A twist on classical utility: Enter ego…

To model this decision, I enter into a belief-based utility world. I define my utility function as follows: u = r – e + g√p, with r being the classroom response to the idea, e being the effort cost of sharing the idea, p being the probability that I think it’s a quality idea, and g being a parameter for “ego utility.” In classical utility world, this g√p term would not exist; I would simply weigh the benefit of sharing the idea r and the cost of sharing the idea e. Moreover, in a departure from classical economics assumptions, this form of belief-based utility displays information aversion, thus the square root on the p.

Now, let’s run through the outcomes based on class participation or class non-participation. If I take the jump and share my idea, I always expend some amount of effort e>0. Meanwhile, the benefit I derive depends on the ex post observable quality of the idea, as measured by the classroom response. If the idea was high quality, I gain r=1. If instead it was lacking or, shall we say, basic, I gain r=b where 1>b>0. If I keep my thoughts to myself, then e=0 and r=0.

In effect, if I share my idea, I receive u = p(1-e+g√1) + (1-p)(b-e+g√0). The first term on the right hand side is my perceived probability that the idea is of high quality multiplied by the associated payoff, while the second term is my perceived probability that the idea is basic multiplied by that associated payoff. Rearranging terms, u = p(1+g) + (1-p)b – e. Meanwhile, if I stay silent, my payoff is simply u = g√p.

Using this simple framework, I will share my idea with the class if and only if p(1+g) + (1-p)b – e > g√p. Simplified, I share my idea if and only if g(p-√p) + p + (1-p)b – e > 0.

Given this inequality, we can see that if g goes to infinity (i.e., my ego utility is huge), and p is not 0 or 1, the inequality will never hold, as p-√p will always be negative (since p is a fraction between 0 and 1); this means I will never raise my hand to share my ideas because I am so paralyzed by my massive ego utility.
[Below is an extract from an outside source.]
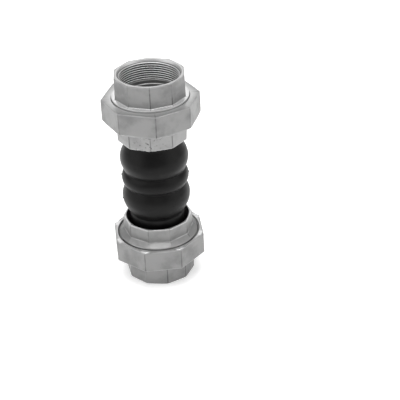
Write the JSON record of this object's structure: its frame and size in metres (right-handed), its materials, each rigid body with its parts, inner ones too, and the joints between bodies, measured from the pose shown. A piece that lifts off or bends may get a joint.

Meanwhile, as p approaches 0 or 1, the g(p-√p) term goes to 0, leaving the decision up to the inequality p + (1-p)b > e. Thus, I will speak if the expected value of the payoff to my comment exceeds the effort cost. (Recall that this is exactly what I do in the classical utility case in which I have no ego utility.)

While both of these two above conclusions seem predictable, there is a notable intriguing prediction from this model. You might expect that the greater my perceived probability that the idea is high quality, the more likely I am to share the idea. Well, this is not true. In other words, there is non-monotonicity in p. Say I have a moderate level of ego utility g and my p grows from a low to a higher level. This positive change in p could cause me to put my hand down even though now I am more confident in the quality of my idea. Weird! Ego utility allows there to be a negative correlation between my confidence in my idea’s quality and my willingness to share said idea.

Intuitively, as I become more confident in an idea, not only is there is a higher expected benefit to sharing the idea but there is also a higher possible loss of utility due to the ego utility term. The way these two opposing effects spar with one another can lead my hand to go up, down, and up again as my confidence in an idea increases.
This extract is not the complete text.